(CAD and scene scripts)

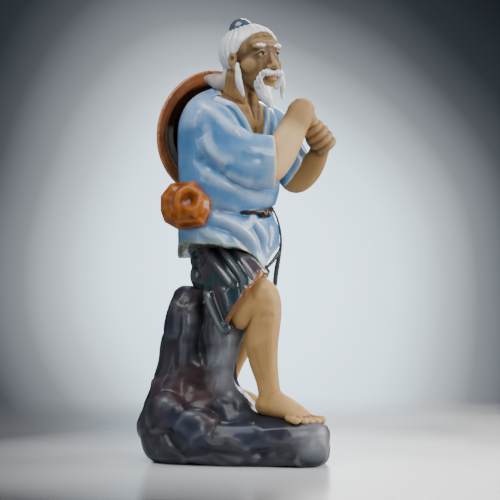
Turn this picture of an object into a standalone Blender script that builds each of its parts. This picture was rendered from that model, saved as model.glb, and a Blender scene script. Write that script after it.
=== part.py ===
"""Glazed stoneware figurine of an old fisherman stepping down from a rock.

The whole figurine is one fired piece of clay, so the model is one solid. It is built the way a modeller
builds it: lumps of clay are laid on (ellipsoids, limbs and lofted cloth), each area is pressed into one
skin, its folds are drawn into it with strokes, and all areas are then joined into one body.

Frame: metres, +Z up, origin under the middle of the base. -Y faces the viewer, +X is to the right. The man
faces right and towards the viewer, so his right hand and right leg are the near ones.
"""

import math

import bmesh
import bpy
import numpy as np
from mathutils import Euler, Matrix, Vector

# Driving sizes, in metres.
HEIGHT = 0.250  # from the underside of the rock to the top of the hair bun
HAT_RADIUS = 0.0365
HAT_CROWN_DEPTH = 0.0155
HAT_WALL = 0.0026
POUCH_WIDTH = 0.0280
POUCH_DEPTH = 0.0230
SASH_THICKNESS = 0.0020
HEM_WALL = 0.0022  # thickness of the cloth at hems and cuffs

# The pose is drawn on a grid of 250 to the height, so one grid unit is 1 mm at the size above.
GRID = HEIGHT / 250.0

# The skins of the areas, in grid units: the mesh size they are modelled at, and that of the joined body.
AREA_VOXEL = 0.85
SOFT_VOXEL = 0.85  # the mesh size that the numbers of smoothing steps are given for
BODY_VOXEL = 0.80
TRIANGLES = 9600

STROKE_STEPS = 90  # points along a stroke drawn into a skin

# Which way the figure turns, in degrees from +X towards the viewer.
TORSO_TURN = 40.0
HEAD_TURN = 50.0
HEAD_LIFT = 6.0
FOOT_TURN = 34.0
HAT_TURN = 60.0


def heading(turn):
    """Unit vectors forward and to the figure's own right, for a turn from +X towards the viewer."""
    a = math.radians(turn)
    return np.array((math.cos(a), -math.sin(a), 0.0)), np.array((-math.sin(a), -math.cos(a), 0.0))


def unit(v):
    v = np.asarray(v, float)
    return v / np.linalg.norm(v)


def between(a, b, c, d, t):
    """A place on the smooth curve from b to c, with a before them and d after (Catmull-Rom)."""
    bent = (2 * a - 5 * b + 4 * c - d) * t**2 + (3 * b - a - 3 * c + d) * t**3
    return 0.5 * (2 * b + (c - a) * t + bent)


def through(points, steps):
    """A smooth row of points through the given ones, with the given steps to a span."""
    p = np.asarray(points, float)
    p = np.vstack([2 * p[0] - p[1], p, 2 * p[-1] - p[-2]])
    out = []
    for i in range(1, len(p) - 2):
        for t in np.arange(steps) / steps:
            out.append(between(*p[i - 1:i + 3], t))
    out.append(p[-2])
    return np.array(out)


def round_outline(points, steps=6):
    """A smooth closed row of points through the given ones."""
    p = np.asarray(points, float)
    n = len(p)
    out = []
    for i in range(n):
        a, b, c, d = p[i - 1], p[i], p[(i + 1) % n], p[(i + 2) % n]
        for t in np.arange(steps) / steps:
            out.append(between(a, b, c, d, t))
    return np.array(out)


def ball(bm, centre, radii, turn=(0, 0, 0)):
    """An ellipsoid, with its half-axes turned by the three angles in degrees."""
    angles = [math.radians(a) for a in turn]
    place = (
        Matrix.Translation(Vector(centre) * GRID)
        @ Euler(angles).to_matrix().to_4x4()
        @ Matrix.Diagonal((*(r * GRID for r in radii), 1.0))
    )
    bmesh.ops.create_uvsphere(bm, u_segments=20, v_segments=14, radius=1.0, matrix=place)


def loft(bm, rings):
    """A closed skin over a row of rings that have the same number of points."""
    rows = [[bm.verts.new(Vector(p) * GRID) for p in ring] for ring in rings]
    for low, high in zip(rows, rows[1:]):
        for i in range(len(low)):
            j = (i + 1) % len(low)
            bm.faces.new((low[i], low[j], high[j], high[i]))
    bm.faces.new(rows[0][::-1])
    bm.faces.new(rows[-1])


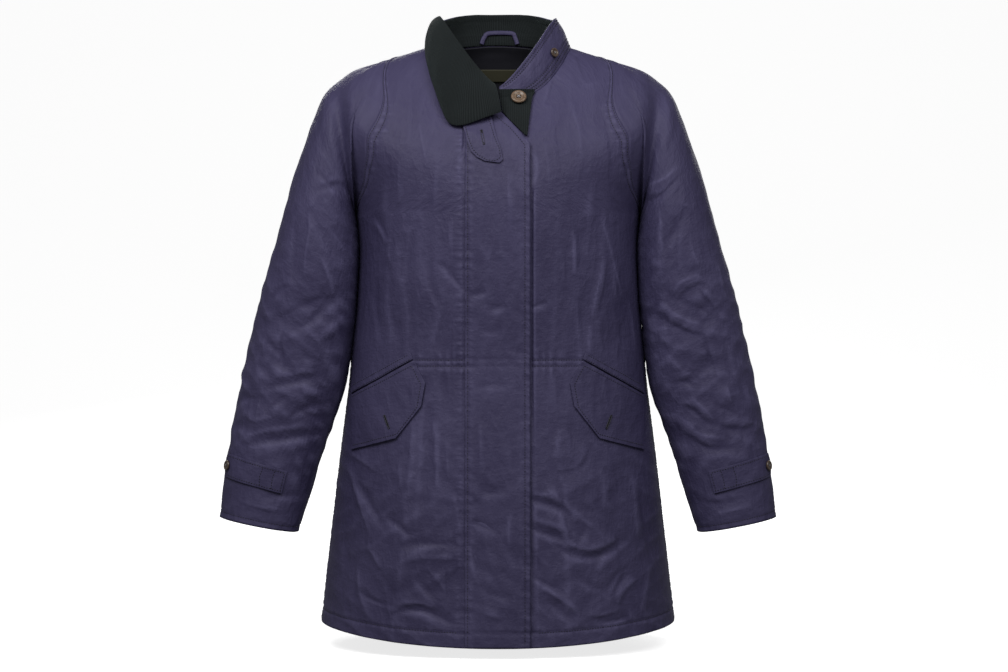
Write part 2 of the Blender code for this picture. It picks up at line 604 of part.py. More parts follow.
def build_neck_buttons(shop):
    lift = FLY_GAP + TRIM + LAYER_GAP + CORDUROY + BUTTON_GAP
    seat, out = front_seat(NECK_BUTTON_X, NECK_BUTTON_Z, NECK_BUTTON["radius"], lift)
    shop.button("neck_button", seat, out, colour=HORN, **NECK_BUTTON)
    at = in_collar(COLLAR_BUTTON_ANGLE, COLLAR_BUTTON_LEVEL, -LAYER_GAP)
    out = at - in_collar(COLLAR_BUTTON_ANGLE, COLLAR_BUTTON_LEVEL, 0)
    shop.button("collar_button", at, out, colour=BROWN, **COLLAR_BUTTON)


def build_hanger(shop):
    path = hermite(np.linspace(0, 1, len(LOOP_PATH)), LOOP_PATH, np.linspace(0, 1, LOOP_COLUMNS))
    angle = np.radians(path[:, 0])
    depth = CLOTH + 2 * LAYER_GAP + CORDUROY
    middle = in_collar(angle, path[:, 1], depth)
    along = unit(np.gradient(middle, axis=0))
    out = unit(in_collar(angle, path[:, 1], 0) - middle)
    across = np.cross(along, out) * LOOP_HALF
    shop.sheet("hanger_loop", np.stack([middle - across, middle + across]), TRIM, NAVY)


def main():
    for obj in list(bpy.data.objects):
        bpy.data.objects.remove(obj)
    shop = Workshop()
    build_body(shop)
    build_sleeves(shop)
    build_front_trim(shop)
    build_collar(shop)
    build_fall(shop)
    build_inside(shop)
    build_cuffs(shop)
    build_neck_buttons(shop)
    build_hanger(shop)


main()
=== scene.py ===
"""The looks of a waxed cotton raglan coat with a corduroy collar, filled out as it is worn.

Metres, +Z up, and the front looks along -Y. Every cloth piece is a thin shell on the form of its solid, and
its creases are strokes given in the piece's own coordinates.
"""
from __future__ import annotations

import logging
from collections.abc import Iterable, Sequence
from dataclasses import dataclass, field
from enum import Enum
from typing import Any, NamedTuple

import bpy
import numpy as np
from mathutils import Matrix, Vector

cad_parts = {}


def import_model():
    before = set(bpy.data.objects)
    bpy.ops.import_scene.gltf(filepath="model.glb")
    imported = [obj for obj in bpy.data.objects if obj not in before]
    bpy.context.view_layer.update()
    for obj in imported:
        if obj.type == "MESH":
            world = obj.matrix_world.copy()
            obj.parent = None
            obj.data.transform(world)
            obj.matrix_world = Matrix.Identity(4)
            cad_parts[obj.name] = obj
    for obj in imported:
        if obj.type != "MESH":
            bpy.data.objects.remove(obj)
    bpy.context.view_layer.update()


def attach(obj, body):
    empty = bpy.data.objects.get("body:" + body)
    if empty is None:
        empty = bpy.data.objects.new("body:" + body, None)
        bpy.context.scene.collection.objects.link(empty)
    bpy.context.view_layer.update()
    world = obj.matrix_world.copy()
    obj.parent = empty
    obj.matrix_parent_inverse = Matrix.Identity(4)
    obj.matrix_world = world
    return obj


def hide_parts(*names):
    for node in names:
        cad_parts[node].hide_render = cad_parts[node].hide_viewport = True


Array = np.ndarray
Pair = tuple[Array, Array]
Piece = bpy.types.Object
Finish = bpy.types.Material
Corners = tuple[tuple[float, float], ...]
Line = Sequence[Sequence[float]]
LOG = logging.getLogger("coat")
BODY_NAME = "root"
SET_WIDTH = 0.62    # a set crease's width, in widths of its row
SET_BOW = 0.6       # a set crease's bow, in bows of its row
RUB_AND_LIGHT_GAIN = 1500.0  # how fast a large piece's crease crests are lightened, as rubbed wax and as a painted highlight
TRIM_GAIN = 900.0   # the same for the small pieces sewn on it
THREAD_LIFT = 0.0002         # how far stitches lie above their cloth
OTHER_WAY = [0, 3, 2, 1]     # a face's points taken the other way round


# ---- Maths of surfaces ----
def hermite(knots: Sequence[float] | Array, values: Any, query: Any) -> Array:
    """Reads a smooth curve through values at knots; its slopes come from the neighbouring values.

    Args:
        knots: Where the values stand, in rising order.
        values: One value, or one row of values, for each knot.
        query: Where to read the curve.

    Returns:
        The curve's values, in the query's shape.
    """
    knots = np.asarray(knots, float)
    values = np.asarray(values, float)
    query = np.clip(np.asarray(query, float), knots[0], knots[-1])
    slopes = np.gradient(values, knots, axis=0)
    low = np.clip(np.searchsorted(knots, query, side="right") - 1, 0, len(knots) - 2)
    shape = query.shape + (1,) * (values.ndim - 1)
    span = (knots[low + 1] - knots[low]).reshape(shape)
    f = (query - knots[low]).reshape(shape) / span
    return ((1 + 2 * f) * (1 - f) ** 2 * values[low] + f * (1 - f) ** 2 * span * slopes[low]
            + f * f * (3 - 2 * f) * values[low + 1] + f * f * (f - 1) * span * slopes[low + 1])


def unit(vectors: Array) -> Array:
    """Vectors drawn to unit length."""
    return vectors / np.maximum(np.linalg.norm(vectors, axis=-1, keepdims=True), 1e-18)


def grid_normals(points: Array, closed: bool = False) -> Array:
    """Unit normals of a grid: the step down crossed with the step to the right, which points outwards.

    Args:
        points: Rows that run down and columns that run to the right, as seen from outside.
        closed: Whether the last column meets the first.

    Returns:
        One unit normal for each point.
    """
    down = np.gradient(points, axis=0)
    if closed:
        across = (np.roll(points, -1, axis=1) - np.roll(points, 1, axis=1)) / 2
    else:
        across = np.gradient(points, axis=1)
    return unit(np.cross(down, across))


def ramp(value: Array | float, low: float, high: float) -> Array:
    """Rises from 0 at low to 1 at high, level at both ends."""
    f = np.clip((np.asarray(value, float) - low) / (high - low), 0, 1)
    return f * f * (3 - 2 * f)


def value_noise(across: Array, down: Array, cell: tuple[float, float], seed: int) -> Array:
    """Smooth random heights from -1 to 1: a seeded lattice, blended between its corners.

    Args:
        across: First coordinate in metres.
        down: Second coordinate in metres.
        cell: The lattice's two spacings in metres.
        seed: Which lattice is used.

    Returns:
        A height for each point.
    """
    size = 97
    lattice = np.random.default_rng(seed).uniform(-1, 1, (size, size))
    a = np.asarray(across, float) / cell[0] + 40.3
    b = np.asarray(down, float) / cell[1] + 40.7
    ia, ib = np.floor(a).astype(int), np.floor(b).astype(int)
    fa, fb = ramp(a - ia, 0, 1), ramp(b - ib, 0, 1)
    c00, c10 = lattice[ia % size, ib % size], lattice[(ia + 1) % size, ib % size]
    c01, c11 = lattice[ia % size, (ib + 1) % size], lattice[(ia + 1) % size, (ib + 1) % size]
    return (c00 * (1 - fa) + c10 * fa) * (1 - fb) + (c01 * (1 - fa) + c11 * fa) * fb


def run_lengths(line: Array) -> Array:
    """How far along a line of points each point lies."""
    return np.concatenate([[0], np.cumsum(np.linalg.norm(np.diff(line, axis=0), axis=1))])


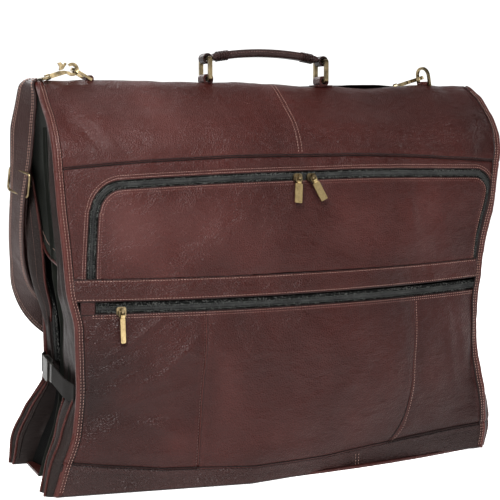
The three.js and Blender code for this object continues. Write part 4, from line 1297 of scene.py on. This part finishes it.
def hardware():
    for side in ("left", "right"):
        softened(f"handle_ring_{side}", OLD_BRASS, 1.4, f"handle_ring_{side}", 3)
        softened(f"d_ring_{side}", OLD_BRASS, 1.1, f"d_ring_{side}", 3)
        softened(f"snap_hook_{side}", OLD_BRASS, 1.2, f"snap_hook_{side}", 3)
        softened(f"hook_gate_{side}", OLD_BRASS, 0.8, f"hook_gate_{side}", 2)
        softened(f"hook_eye_{side}", OLD_BRASS, 0.7, "spine", 2)
        softened(f"handle_base_{side}", LEATHER, 0.8, "spine", 3)
        softened(f"d_ring_anchor_{side}", LEATHER, 0.7, "spine", 3)
        softened(f"buckle_socket_{side}", PLASTIC, 0.6, "back_half", 2)
        softened(f"buckle_tongue_{side}", PLASTIC, 0.5, "front_half", 2)
    for pull in ("upper_left", "upper_right", "lower"):
        softened(f"{pull}_slider", OLD_BRASS, 0.6, f"{pull}_slider", 2)
        softened(f"{pull}_pull_ring", OLD_BRASS, 0.45, f"{pull}_pull_ring", 2)
        softened(f"{pull}_pull_tab", BRASS, 0.5, f"{pull}_pull_tab", 2)
    softened("hanging_hook", OLD_BRASS, 0.5, "hanging_hook", 2)
    softened("hanger_bracket", OLD_BRASS, 1.5, "back_half", 3)
    softened("spine_stiffener", BOARD, 0.6, "spine", 2)
    for half in ("front", "back"):
        softened(f"{half}_hem", LEATHER, 0.5, f"{half}_half", 2)
        softened(f"{half}_lining", LINING, 0.3, f"{half}_half", 1)
    softened("garment_strap", WEBBING, 0.5, "back_half", 1)


UP = np.array([0.0, 0.0, 1.0])


def handle_grip():
    high = node_box("handle_grip")[1]
    ring_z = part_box("handle_ring_left")[1].z / MM - 2.5
    reach, rise = 85.0, high[2] - 5.5 - ring_z
    t = np.linspace(-1, 1, 90)
    radius = (reach**2 + rise**2) / (2 * rise)
    x = t * (reach - 7)
    arch = np.stack([x, np.zeros(90), ring_z + rise - radius + np.sqrt(radius**2 - x**2)], 1)
    line, width = rounded_ends(arch, 5.0)
    section = rounded_section(18.0, 10.6, 4.6, 6)
    waist = 1 - 0.10 * step_up(np.abs(line[:, 0]), 52, 78)
    points, faces = sweep(line, section, UP, np.stack([waist, width * waist], 1))
    wear_and_painted_light = 0.15 + 0.2 * (np.abs(points[:, 1]) > 7)
    grip = add_mesh("grip_leather", points, faces, STRAP_LEATHER, "leather", wear_and_painted_light=wear_and_painted_light)
    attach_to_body(grip, "handle_grip")
    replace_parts(grip, "handle_grip")
    # leather sleeves rolled round the rings' top bars, and the bound ends of the grip
    for side, label in SIDES.items():
        bar = np.stack([np.full(24, side * reach), np.linspace(-9, 9, 24), np.full(24, ring_z)], 1)
        tube, width = rounded_ends(bar, 1.5)
        ring = circle(7.0, 24)
        outer, quads = sweep(tube, ring, UP, 0.9 + 0.1 * width)
        inner, quads_in = sweep(tube, (ring * 0.6)[::-1], UP)
        rims = []
        total = len(outer)
        for row in (0, len(tube) - 1):
            a = np.arange(24) + row * 24
            b = total + row * 24 + (23 - np.arange(24))
            rim = np.stack([a, np.roll(a, -1), np.roll(b, -1), b], 1)
            rims.append(rim if row else rim[:, ::-1])
        sleeve = add_mesh(f"grip_sleeve_{label}", np.concatenate([outer, inner]),
                          [quads[0], quads_in[0] + total] + rims, STRAP_LEATHER, "leather")
        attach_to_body(sleeve, "handle_grip")
        bands = [ring_about(arch[5 + 2 * k] if side < 0 else arch[-6 - 2 * k], 9.6, 5.9, 1.0)
                 for k in range(5)]
        wrap = add_mesh(f"grip_binding_{label}", *merge(bands), STRAP_LEATHER, "leather")
        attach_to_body(wrap, "handle_grip")
    rows = [stitch_row(arch[14:-14] + [0, side * 8.6, 1.5], [0, side * 0.9, 0.5], 3.6, 2.6, 0.42)
            for side in SIDES]
    thread = add_mesh("grip_stitches", *merge(rows), BROWN_THREAD, "leather")
    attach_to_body(thread, "handle_grip")


def ring_about(place, half_wide, half_high, wire):
    """A closed ring of leather round the grip, in the plane across it."""
    line = place + np.column_stack([np.zeros(32), circle(1.0, 32) * [half_wide, half_high]])
    return sweep(line, circle(wire, 8), [1.0, 0.0, 0.0], closed=True)


def cinch_webbing():
    slope, width = math.radians(7), 20.0
    for side in ("left", "right"):
        for half, body in (("front", "front_half"), ("back", "back_half")):
            node = f"cinch_tail_{half}_{side}"
            low, high = node_box(node)
            middle = (low + high) / 2
            reach = (high[1] - low[1] - width * math.sin(slope)) / math.cos(slope) / 2
            direction = np.array([0, math.cos(slope), math.sin(slope)])
            out = -1.0 if side == "left" else 1.0
            t = np.linspace(-1, 1, 40)[:, None]
            inward = 5.0 * step_up(-t if half == "front" else t, 0.2, 1.0)
            line = middle + t * reach * direction - np.array([out, 0, 0]) * inward
            made = sweep(line, rounded_section(24.0, 2.2, 0.9, 3), np.array([out, 0.0, 0.0]))
            tail = add_mesh(f"cinch_webbing_{half}_{side}", *made, WEBBING, "webbing")
            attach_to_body(tail, body)
            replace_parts(tail, node)


def make_floor():
    mesh = bpy.data.meshes.new("floor")
    reach = 6.0
    mesh.from_pydata([(-reach, -reach, 0), (reach, -reach, 0), (reach, reach, 0), (-reach, reach, 0)], [],
                     [(0, 1, 2, 3)])
    floor = bpy.data.objects.new("floor", mesh)
    bpy.context.scene.collection.objects.link(floor)
    s = Shader("floor_paper")
    place = s.add("TexCoord", out=3)
    shade = s.mix(s.noise(place, 3.0), rgb(0.93, 0.93, 0.93), rgb(0.96, 0.96, 0.955))
    mesh.materials.append(s.surface(Base_Color=shade, Roughness=0.85, Emission_Color=rgb(1, 1, 1),
                                    Emission_Strength=0.65))


make_camera()
make_studio()
make_floor()
shoulder_strap()
front_yoke()
upper_pocket()
centre_band()
lower_front()
bottom_band()
bindings("front", FRONT, 260, (BINDING - 2.0, 3.6), 3.6, 0.3)
bag_ends()
back_side()
handle_grip()
hardware()
cinch_webbing()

INSTRUCTION
Each line from the one containing "Write part 2" through the one containing "it is worn." must be retyped exactly, the first and last of these included.

RESPONSE
Write part 2 of the Blender code for this picture. It picks up at line 604 of part.py. More parts follow.
def build_neck_buttons(shop):
    lift = FLY_GAP + TRIM + LAYER_GAP + CORDUROY + BUTTON_GAP
    seat, out = front_seat(NECK_BUTTON_X, NECK_BUTTON_Z, NECK_BUTTON["radius"], lift)
    shop.button("neck_button", seat, out, colour=HORN, **NECK_BUTTON)
    at = in_collar(COLLAR_BUTTON_ANGLE, COLLAR_BUTTON_LEVEL, -LAYER_GAP)
    out = at - in_collar(COLLAR_BUTTON_ANGLE, COLLAR_BUTTON_LEVEL, 0)
    shop.button("collar_button", at, out, colour=BROWN, **COLLAR_BUTTON)


def build_hanger(shop):
    path = hermite(np.linspace(0, 1, len(LOOP_PATH)), LOOP_PATH, np.linspace(0, 1, LOOP_COLUMNS))
    angle = np.radians(path[:, 0])
    depth = CLOTH + 2 * LAYER_GAP + CORDUROY
    middle = in_collar(angle, path[:, 1], depth)
    along = unit(np.gradient(middle, axis=0))
    out = unit(in_collar(angle, path[:, 1], 0) - middle)
    across = np.cross(along, out) * LOOP_HALF
    shop.sheet("hanger_loop", np.stack([middle - across, middle + across]), TRIM, NAVY)


def main():
    for obj in list(bpy.data.objects):
        bpy.data.objects.remove(obj)
    shop = Workshop()
    build_body(shop)
    build_sleeves(shop)
    build_front_trim(shop)
    build_collar(shop)
    build_fall(shop)
    build_inside(shop)
    build_cuffs(shop)
    build_neck_buttons(shop)
    build_hanger(shop)


main()
=== scene.py ===
"""The looks of a waxed cotton raglan coat with a corduroy collar, filled out as it is worn.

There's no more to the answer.